Türkiye’de halkın su ürünlerini yeteri kadar tüketme alışkanlığına sahip olmadığını vurgulayan Prof. Dr. Sunlu, “Türkiye’de kişi başına 6 kg’lık tüketim var. Amaçlarımızdan biri 6 kg’lık tüketimi Avrupa Birliği standardına yani 22-24 kg’a kadar çekmek. Nüfus ve üretim artmasına rağmen tüketimde istediğimiz rakamlardan uzağız. Bazı ülkelerde tüketim 70 kilograma kadar çıkıyor. Halkımızın su ürünleri tüketimi konusunda geride olduğunu biliyoruz. Bu projelerle amacımız su ürünlerini halkımıza tanıtabilmek halkımızın su ürünleri tüketimi ve ön yargılarını değiştirmek” diye konuştu.

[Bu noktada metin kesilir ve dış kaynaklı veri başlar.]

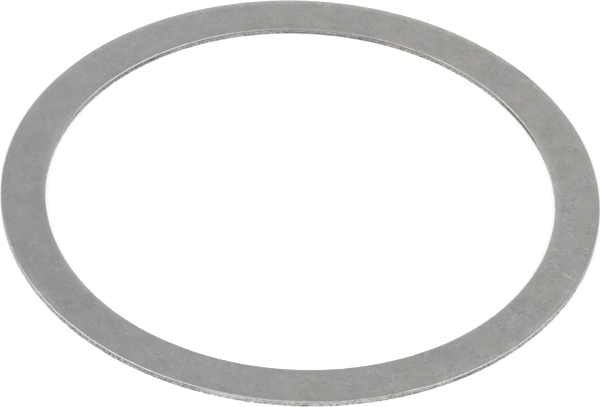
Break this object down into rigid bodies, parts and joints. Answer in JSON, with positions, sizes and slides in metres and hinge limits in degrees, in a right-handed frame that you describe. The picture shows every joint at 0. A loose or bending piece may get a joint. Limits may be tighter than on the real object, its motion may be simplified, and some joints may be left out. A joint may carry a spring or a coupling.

“Balık tüketimi artırılmalı”


Projede doğadan elde edilen çupra ve yetiştirilen çupra, doğadan elde edilen levrek ve yetiştirilen levrek, Atlantik somon ve Türk somonunun kıyaslandığını ifade eden Ege Üniversitesi Su Ürünleri Fakültesi Öğretim Üyesi Prof. Dr. Mehmet Tolga Dinçer, kimyasal kompozit değerleri, yağ asit kompozit dağılımları, omega 3 ve omega 6 oranlarının, vitamin, mineral ve ağır metal içeriklerinin incelendiğini dile getirdi.  Prof. Dr. Dinçer, “Bu çalışmada kıyaslanmış olan yetiştiricilik ve doğa türlerinde elde edilmiş olan değerler incelendiğinde; Yetiştiricilik yolu ile üretilmiş olan Çipura ve Levrek türlerinde kimyasal kompozisyon, yağ asit kompozisyonu, mineral madde ve vitamin değerleri açısından genel anlamda doğadaki örneklerinden benzer ve yüksek değerler tespit edildi. Türk somonu ve Atlantik somon numuneleri arasında genel anlamda benzer sonuçlar elde edildi. Günümüzde yetiştiricilik sektörü son teknolojiyi kullanarak ürün elde etmekte ve neredeyse dünyanın birçok ülkesine birçok test ve incelemeden geçerek ürün ihraç ediyor. Bu kadar değerli bir besin maddesinin sağlıklı bir yaşam için ülkemizdeki tüketim miktarlarının artması çok önemli bir husus” ifadelerinde bulundu.